Consider the case when \( t/\pi \) is irrational. In this case \( \{nt\ (\operatorname{mod}2\pi) \), \( n\in 𝕅\} \) is a dense uniformly distributed subset of \( [0,2\pi) \). Let \( 0<\varepsilon<\pi/2 \). Consider

$$ Q=Q_{\varepsilon,t}=\bigg{\{}n:n\in 𝕅,\ \bigg{|}nt-\bigg{(}\frac{\pi}{2}+k\pi\bigg{)}\bigg{|}>\varepsilon\ \text{for all }(k\in 𝕅)\bigg{\}} $$

and the complement \( \complement Q \) of \( Q \). Denote the density of \( \complement Q \) by \( q \). By construction,

$$ q=\frac{4\varepsilon}{2\pi}=\frac{2\varepsilon}{\pi}. $$

(4)

If \( n\in Q \), then

$$ 1-\sin nt\geq 1-\sin\bigg{(}\frac{\pi}{2}-\varepsilon\bigg{)}=1-\cos\varepsilon=2\sin^{2}\frac{\varepsilon}{2}\geq\frac{\varepsilon^{2}}{5},\quad\sin nt\leq 1-\frac{\varepsilon^{2}}{5}. $$

Hence,

$$ \sin^{m}nt\leq\bigg{(}1-\frac{\varepsilon^{2}}{5}\bigg{)}^{m}\leq\bigg{(}1-\frac{\varepsilon^{2}}{5}\bigg{)}^{1/\varepsilon^{3}} $$

(5)

for \( m>1/\varepsilon^{3} \).

Estimate the sequence \( \sin^{m}nt \) on \( \complement Q \). To this end, consider the Cesàro operator

$$ (Cx)_{j}=\frac{1}{j}\sum\limits_{i=1}^{j}x_{i}. $$

It is well known that \( C \) acts in \( \ell_{\infty} \) and the norm of \( Q \) equals 1. There exists \( B\in{\mathfrak{B}} \) such that \( B \) is invariant under \( C \), i.e., \( Bx=BCx \) for all \( x\in\ell_{\infty} \) [8]. The set of such Banach limits is denoted by \( {\mathfrak{B}}(C) \).

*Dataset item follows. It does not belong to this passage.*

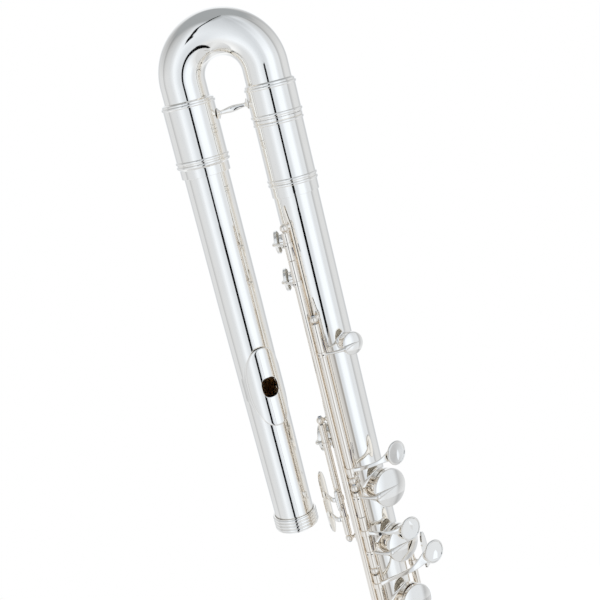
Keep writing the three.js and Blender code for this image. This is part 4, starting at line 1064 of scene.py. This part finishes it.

Put

$$ (\chi_{\complement Q})_{k}=\begin{cases}1,&k\in\complement Q,\\ 0,&k\in Q,\end{cases}\quad k\in 𝕅. $$

Then \( \lim\nolimits_{j\to\infty}(C\chi_{\complement Q})_{j} \) exists and is equal to the density of \( \complement Q \). From this and (4) we obtain

$$ \begin{gathered}\displaystyle\operatorname{Lim}\sin^{m}nt\chi_{\complement Q}=B\sin^{m}nt\chi_{\complement Q}=BC\sin^{m}nt\chi_{\complement Q}\\ \displaystyle\leq\limsup\limits_{j\to\infty}(C\sin^{m}\chi_{\complement Q})_{j}\leq\limsup\limits_{j\to\infty}(\chi_{\complement Q})_{j}=q=\frac{2\varepsilon}{\pi},\end{gathered} $$

where \( B\in{\mathfrak{B}}(C) \). From the above estimate and (5) it follows that

$$ \begin{gathered}\displaystyle\lim\limits_{m\to\infty}\operatorname{Lim}\sin^{m}nt\leq\lim\limits_{m\to\infty}\operatorname{Lim}\sin^{m}nt\chi_{Q}+\lim\limits_{m\to\infty}\operatorname{Lim}\sin^{m}nt\chi_{\complement Q}\\ \displaystyle\leq\bigg{(}1-\frac{\varepsilon^{2}}{5}\bigg{)}^{1/\varepsilon^{3}}+\frac{2\varepsilon}{\pi}.\end{gathered} $$

By arbitrariness of \( \varepsilon>0 \),

$$ \lim\limits_{m\to\infty}\operatorname{Lim}\sin^{m}nt=0.\quad\text{☐} $$

The authors are grateful to S. S. Kutateladze, A. S. Usachev, and N. N. Avdeev for their valuable remarks.